Ad Assisi porteranno i risultati di un anno di scuola in cui si è cercato di fare i conti con le sfide cruciali del nostro tempo come le guerre e le migrazioni e con i grandi temi dell’informazione, dell’ambiente, dell’economia, dei diritti umani, dei giovani, dell’Europa e del Mediterraneo. Alcuni studenti ci diranno dell’impegno che hanno profuso per pensare e progettare la «pace a km 0», nella propria scuola, quartiere, città. E sarà una grande lezione per tutti quelli che non sanno mai cosa fare per la pace. Con altri, che sono andati alla ricerca del significato autentico delle parole, cercheremo di capire come si fa a disertare la guerra quotidiana delle parole e costruire un argine a quelli che speculano sulle paure e sull’indignazione dei cittadini, che vogliono sostituire il buonismo con la cattiveria, che ad ogni dichiarazione approfondiscono le divisioni, creano nuovi nemici ed erigono nuove barriere.

Assieme a loro ci saranno cinquanta ragazzi e ragazze, giovani, insegnanti, animatori culturali, preti e amministratori locali di Fiumicello arrivati ad Assisi per illuminare l’altra storia di Giulio Regeni. A tre mesi dalla sua barbara uccisione, mentre il generale Al Sisi è costretto ad uscire allo scoperto negando l’evidenza, noi vogliamo accendere i riflettori sulla storia di una persona cresciuta in una famiglia e in una comunità che si prende cura dei suoi figli in modo aperto e responsabile. Ad Assisi oggi ascolteremo la storia di un ragazzo che non sapeva cosa fosse l’indifferenza, che aveva voglia di conoscere, di capire, di pensare in grande, di andare sino in fondo nelle cose, di essere parte attiva di una società ormai senza confini, impegnato a migliorare questo nostro mondo.

Mentre continuiamo a chiedere verità e giustizia per la sua fine tragica dobbiamo fare in modo che la sua storia di responsabilità possa girare nelle scuole di tutto il paese e generare nuove passioni e impegno. Lo dobbiamo fare con la consapevolezza che la storia di Giulio Regeni è anche la storia di tante ragazze e ragazzi a cui non diamo mai la giusta attenzione, il giusto rispetto e rilievo, il meritato ascolto e riconoscimento. Giovani che rimbalzano alle cronache solo dopo una tragedia, com’è stato per Valeria Solesin. Giovani che non possiamo più permetterci di lasciare ai margini.

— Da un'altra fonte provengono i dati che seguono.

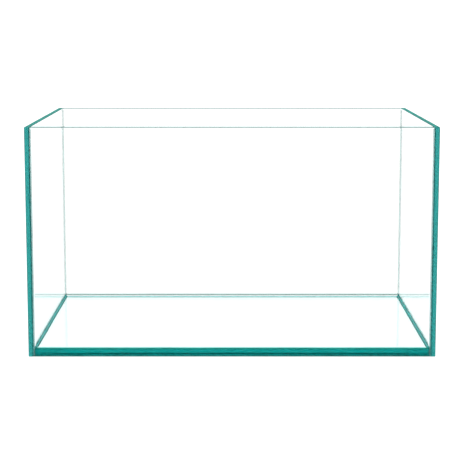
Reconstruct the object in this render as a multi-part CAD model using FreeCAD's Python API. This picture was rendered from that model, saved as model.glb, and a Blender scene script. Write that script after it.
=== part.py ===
"""Rimless glass aquarium tank: five polished float-glass panes bonded with clear silicone.

Frame: millimetres, +Z up, origin at the centre of the base pane's underside.
+X runs along the long side and the front pane faces -Y.

The four walls reach down to the stand and wrap around the base pane. The left and right
panes run the full depth, and the front and back panes are held between them. Every joint
holds two separate pieces of silicone: a thin structural bond between the glass, and a
tooled sealing bead in the inner corner.
"""

import FreeCAD, Part
import os

# Driving dimensions
LENGTH = 600.0          # outside, along X
DEPTH = 350.0           # outside, along Y
HEIGHT = 340.0          # outside, along Z
WALL = 8.0              # thickness of the four wall panes
BASE = 10.0             # thickness of the base pane
GAP = 0.6               # thickness of the silicone bond between two panes
ARRIS = 0.5             # 45 degree arris ground along every edge of a pane
BASE_BEAD_LEG = 4.0     # how far a floor bead reaches along each pane
CORNER_BEAD_LEG = 2.2   # the same for the slimmer upright beads
BEAD_WAIST = 0.34       # how far the middle of a bead's hollow face stands out, in legs
BEAD_BELOW_RIM = 3.0    # how far below the rim the upright beads stop

# Places that follow from them
HALF_LENGTH = LENGTH / 2
HALF_DEPTH = DEPTH / 2
INNER_X = HALF_LENGTH - WALL            # inner face of the left and right panes
INNER_Y = HALF_DEPTH - WALL             # inner face of the front and back panes
HELD_X = INNER_X - GAP                  # front, back and base panes end one bond short of it
HELD_Y = INNER_Y - GAP                  # and so does the base pane here

# Which way each wall and each corner lies from the centre, in X and Y
WALLS = {"front": (0, -1), "back": (0, 1), "left": (-1, 0), "right": (1, 0)}
CORNERS = {
    "front_left": (-1, -1),
    "front_right": (1, -1),
    "back_left": (-1, 1),
    "back_right": (1, 1),
}

OUT = "parts"
ORIGIN = FreeCAD.Vector(0, 0, 0)
X = FreeCAD.Vector(1, 0, 0)
Y = FreeCAD.Vector(0, 1, 0)
Z = FreeCAD.Vector(0, 0, 1)


def block(corner, opposite):
    """A box between two opposite corners, given in any order."""
    low = FreeCAD.Vector(*map(min, corner, opposite))
    high = FreeCAD.Vector(*map(max, corner, opposite))
    size = high - low
    return Part.makeBox(size.x, size.y, size.z, low)


def slab(across, along, thickness):
    """A sheet of glass lying on Z = 0, centred in plan on the origin, with dubbed corners."""
    sheet = block((-across / 2, -along / 2, 0), (across / 2, along / 2, thickness))
    corners = [edge for edge in sheet.Edges if edge.BoundBox.ZLength > thickness / 2]
    return sheet.makeChamfer(ARRIS, corners)


def pane(across, along, thickness):
    """A slab with an arris ground around both of its faces."""
    sheet = slab(across, along, thickness)
    around_faces = [edge for edge in sheet.Edges if edge.BoundBox.ZLength < thickness / 2]
    return sheet.makeChamfer(ARRIS, around_faces)


def stood(sheet, axis, place):
    """A lying pane turned a quarter turn about an axis, then moved to its place."""
    sheet.rotate(ORIGIN, axis, 90)
    sheet.translate(FreeCAD.Vector(*place))
    return sheet


def wall_pane(side_x, side_y):
    """A wall: full depth at the sides, one bond short of both of them at the front and back."""
    if side_y:
        face = HALF_DEPTH if side_y > 0 else -INNER_Y
        return stood(pane(2 * HELD_X, HEIGHT, WALL), X, (0, face, HEIGHT / 2))
    face = INNER_X if side_x > 0 else -HALF_LENGTH
    return stood(pane(HEIGHT, DEPTH, WALL), Y, (face, 0, HEIGHT / 2))


def corner_bond(side_x, side_y, glass):
    """Upright silicone between a side pane and the end of a long pane, trimmed flush."""
    outer = (side_x * (INNER_X + ARRIS), side_y * HALF_DEPTH, ARRIS)
    inner = (side_x * (HELD_X - ARRIS), side_y * INNER_Y, HEIGHT - ARRIS)
    return block(outer, inner).cut(glass)


def base_bond(side_x, side_y, pieces):
    """Silicone between the base pane's edge and a wall, flush with the floor."""
    if side_y:
        outer = (-INNER_X, side_y * INNER_Y, ARRIS)
        inner = (INNER_X, side_y * (HELD_Y - ARRIS), BASE)
    else:
        outer = (side_x * INNER_X, -HELD_Y, ARRIS)
        inner = (side_x * (HELD_X - ARRIS), HELD_Y, BASE)
    return block(outer, inner).cut(pieces)


def bead_section(leg):
    """A bead's section: its corner on the origin, its legs along X and Y, its face hollow."""
    foot = FreeCAD.Vector(leg, 0, 0)
    head = FreeCAD.Vector(0, leg, 0)
    waist = (foot + head) * BEAD_WAIST
    face = Part.Arc(foot, waist, head).toShape()
    return Part.Face(Part.Wire([Part.makeLine(ORIGIN, foot), face, Part.makeLine(head, ORIGIN)]))


def bead(leg, corner, first_leg, second_leg, run):
    """A straight bead: where its section's corner and two legs lie, and the way it runs."""
    first = FreeCAD.Vector(*first_leg)
    second = FreeCAD.Vector(*second_leg)
    section = bead_section(leg)
    turn = FreeCAD.Rotation(first, second, first.cross(second), "ZXY")
    section.Placement = FreeCAD.Placement(FreeCAD.Vector(*corner), turn)
    return section.extrude(FreeCAD.Vector(*run))


def mitre_wedge(side_x, side_y):
    """The share of the floor's rim that one base bead owns: a prism with 45 degree ends."""
    width = 2 * BASE_BEAD_LEG
    if side_x:
        long_side = [(side_x * INNER_X, -INNER_Y), (side_x * INNER_X, INNER_Y)]
    else:
        long_side = [(INNER_X, side_y * INNER_Y), (-INNER_X, side_y * INNER_Y)]
    short_side = [(x * (1 - width / INNER_X), y * (1 - width / INNER_Y)) for x, y in long_side]
    outline = [FreeCAD.Vector(x, y, BASE) for x, y in long_side + short_side[::-1]]
    return Part.Face(Part.makePolygon([*outline, outline[0]])).extrude(Z * width)


def base_bead(side_x, side_y):
    """Bead along one side of the floor, mitred where it meets its neighbours."""
    if side_x:
        corner = (side_x * INNER_X, -INNER_Y, BASE)
        straight = bead(BASE_BEAD_LEG, corner, (-side_x, 0, 0), (0, 0, 1), (0, 2 * INNER_Y, 0))
    else:
        corner = (-INNER_X, side_y * INNER_Y, BASE)
        straight = bead(BASE_BEAD_LEG, corner, (0, -side_y, 0), (0, 0, 1), (2 * INNER_X, 0, 0))
    return straight.common(mitre_wedge(side_x, side_y))


def corner_bead(side_x, side_y, base_beads):
    """Upright bead in one corner, from the floor's beads to just below the rim."""
    corner = (side_x * INNER_X, side_y * INNER_Y, BASE)
    run = (0, 0, HEIGHT - BEAD_BELOW_RIM - BASE)
    upright = bead(CORNER_BEAD_LEG, corner, (-side_x, 0, 0), (0, -side_y, 0), run)
    return upright.cut(base_beads)


def build():
    """Every node of the tank, by name."""
    nodes = {"base_pane": pane(2 * HELD_X, 2 * HELD_Y, BASE)}
    for name, side in WALLS.items():
        nodes[f"{name}_pane"] = wall_pane(*side)
    glass = list(nodes.values())

    bonds = []
    for name, side in WALLS.items():
        bonds.append(base_bond(*side, glass + bonds))
        nodes[f"base_bond_{name}"] = bonds[-1]

    base_beads = [base_bead(*side) for side in WALLS.values()]
    for name, strip in zip(WALLS, base_beads):
        nodes[f"base_bead_{name}"] = strip

    for name, side in CORNERS.items():
        nodes[f"corner_bond_{name}"] = corner_bond(*side, glass)
        nodes[f"corner_bead_{name}"] = corner_bead(*side, base_beads)
    return nodes


def export(name, shape):
    """Write one node as a STEP file, after checking that it is one valid solid."""
    if len(shape.Solids) != 1 or not shape.Solids[0].isValid():
        raise ValueError(f"{name} has {len(shape.Solids)} solids")
    shape.Solids[0].exportStep(os.path.join(OUT, f"{name}.step"))
    print(f"{name}: {shape.Volume / 1000:.2f} cm3")


os.makedirs("parts", exist_ok=True)
for node_name, node_shape in build().items():
    export(node_name, node_shape)
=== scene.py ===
"""Rimless glass aquarium tank in a white studio.

Every piece stands where the engineering model puts it, in metres: +Z up, +X along the long
side, and the front pane facing -Y. The five panes and the eight sealing beads are modelled
here in full; the thin bonds keep the engineering model's own shape and get their finish here.
"""

import logging
import math
from dataclasses import dataclass
from enum import Enum
from typing import Any, Callable, Mapping

import bmesh
import bpy
from mathutils import Matrix, Vector, noise


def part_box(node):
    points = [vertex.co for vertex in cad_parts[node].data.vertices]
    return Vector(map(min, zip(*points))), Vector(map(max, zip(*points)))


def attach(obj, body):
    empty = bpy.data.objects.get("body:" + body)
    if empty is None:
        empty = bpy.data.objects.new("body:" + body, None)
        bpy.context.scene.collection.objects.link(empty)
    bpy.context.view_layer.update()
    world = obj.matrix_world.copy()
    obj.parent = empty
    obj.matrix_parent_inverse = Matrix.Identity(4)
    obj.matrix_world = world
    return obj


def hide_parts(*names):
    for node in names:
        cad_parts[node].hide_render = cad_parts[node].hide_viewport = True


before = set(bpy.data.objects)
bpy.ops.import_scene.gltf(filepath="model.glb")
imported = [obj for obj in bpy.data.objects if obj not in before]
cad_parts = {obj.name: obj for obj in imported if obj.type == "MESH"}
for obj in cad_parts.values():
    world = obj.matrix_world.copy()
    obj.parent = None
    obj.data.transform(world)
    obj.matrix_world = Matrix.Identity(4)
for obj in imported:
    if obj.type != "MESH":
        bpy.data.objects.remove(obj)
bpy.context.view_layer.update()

log = logging.getLogger("tank")

BODY = "root"
MM = 0.001

EDGE_MARK = "ground_edge"
ARRIS_MARK = "ground_arris"
# The lip mark holds how much painted shade each face of a bead's lips takes.
LIP_SHADE_MARK = "bead_lip"

WHITE = (1.0, 1.0, 1.0)

# Detail of the noise behind fine changes and behind slow ones.
FINE_DETAIL = 3.0
SLOW_DETAIL = 2.0

# A length under TINY counts as none, and cuts are made to within CUT_MARGIN.
TINY = 0.001 * MM
CUT_MARGIN = 0.0001 * MM

# How closely a direction follows an axis to count as mostly, or as fully, along it.
MOSTLY = 0.9
FLAT = 0.99

# Faces that meet at less than this angle are shaded as one smooth surface.
SMOOTH_BELOW = math.radians(30)


# --------------------------------------------------------------------------- shader maths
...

La pace si allontana e le sfide che dobbiamo affrontare sono immense. Eppure ci sono tanti giovani che abitano questo mondo globalizzato e non si rassegnano all’evidenza, che fanno i conti con il proprio potere e le proprie responsabilità, che cercano di capire cosa non va nel nostro modo di vivere e di “fare società” e di cambiare qualcosa nella propria vita costruendo nuovi rapporti economici, sociali, internazionali e con la natura. Sulle loro spalle ci sono il debito pubblico e tutti i problemi che non siamo riusciti a risolvere. Evitiamo di caricarci anche i nostri fallimenti e le nostre frustrazioni. Facciamogli spazio, incoraggiamoli ad esplorare strade nuove, lasciamoli andare ma non lasciamoli soli. Accompagniamoli senza pretendere di dargli troppe lezioni e imporre il nostro protagonismo. Con la cura e l’umiltà dei genitori di Giulio.